# Pen Driver Roto se Arregla a Golpes



## eibsoft (Feb 27, 2006)

Hola a todos:

quizás se pregunte que es esto... bueno muy sencillo hace unos dias me trajeron un pen drive que estaba roto y guiándome por el poster de un colega aquí busque posibles averías en componente pero no encontré nada, el problema de este pen drive radica en el cristal de 12Mhz que tiene que esta roto, la causa me imagino que sea un golpe a causa de una caida, la cosa es que el pen drive solo funciona cuando le damos unos golpecitos y este oscila en la frecuencia adecuada... 

para los mas pillos no hay falsos contactos en ninguno de los componente del pendriver todo esta ok...

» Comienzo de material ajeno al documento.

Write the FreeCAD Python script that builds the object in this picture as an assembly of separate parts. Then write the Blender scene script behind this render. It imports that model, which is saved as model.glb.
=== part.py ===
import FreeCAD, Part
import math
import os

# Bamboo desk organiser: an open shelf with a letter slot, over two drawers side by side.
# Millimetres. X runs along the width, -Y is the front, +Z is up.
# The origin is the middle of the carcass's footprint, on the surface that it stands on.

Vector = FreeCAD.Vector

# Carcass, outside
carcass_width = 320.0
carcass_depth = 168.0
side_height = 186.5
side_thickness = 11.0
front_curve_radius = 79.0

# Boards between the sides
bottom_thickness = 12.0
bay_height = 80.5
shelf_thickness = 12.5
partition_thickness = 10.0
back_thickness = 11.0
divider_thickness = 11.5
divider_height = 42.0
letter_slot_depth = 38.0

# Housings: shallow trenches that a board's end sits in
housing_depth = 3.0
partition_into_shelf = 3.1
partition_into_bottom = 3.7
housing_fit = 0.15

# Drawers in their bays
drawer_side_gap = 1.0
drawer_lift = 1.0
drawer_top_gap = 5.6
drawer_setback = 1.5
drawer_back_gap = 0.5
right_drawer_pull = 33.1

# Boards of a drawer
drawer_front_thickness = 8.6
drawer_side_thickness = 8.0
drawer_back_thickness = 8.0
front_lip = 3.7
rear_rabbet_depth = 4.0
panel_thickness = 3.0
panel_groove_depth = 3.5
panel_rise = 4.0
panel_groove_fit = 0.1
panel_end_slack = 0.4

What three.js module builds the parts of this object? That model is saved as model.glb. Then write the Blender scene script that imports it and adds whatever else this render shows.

bueno se preguntar porque publico esto... simplemente para saber si mi teoria esta herrada, y los pendrivers no deben caerse ni darles golpes sobre lo fuerte....

Saludos Enrique....


----------



## caliche (Feb 28, 2006)

Hola,

Creo que el problema de muchos de los usuarios de estos dispositivos es que al ver la similitud de ellos con un llavero, lo tratan como tal. Es por eso que dia a dia mas personas entrar al foro y preguntan lo mismo: Mi pendrive no me funciona, que hago?, y el remedio es simple: trate la memoria con cuidado, hasta la mas fina cede ante los golpes.

Saludos.


----------



## steve67890 (Abr 18, 2006)

Hola, a mi me paso algo similar, le di un golpe sin querer y desde ese momento no enciende la luz ni es reconocido, lo abri y todos sus componentes estan aparentemente bien, alguien podria darme alguna pista..

Gracias


----------



## MultiLAN (Abr 18, 2006)

Cambiale el cristal y a otra cosa...


----------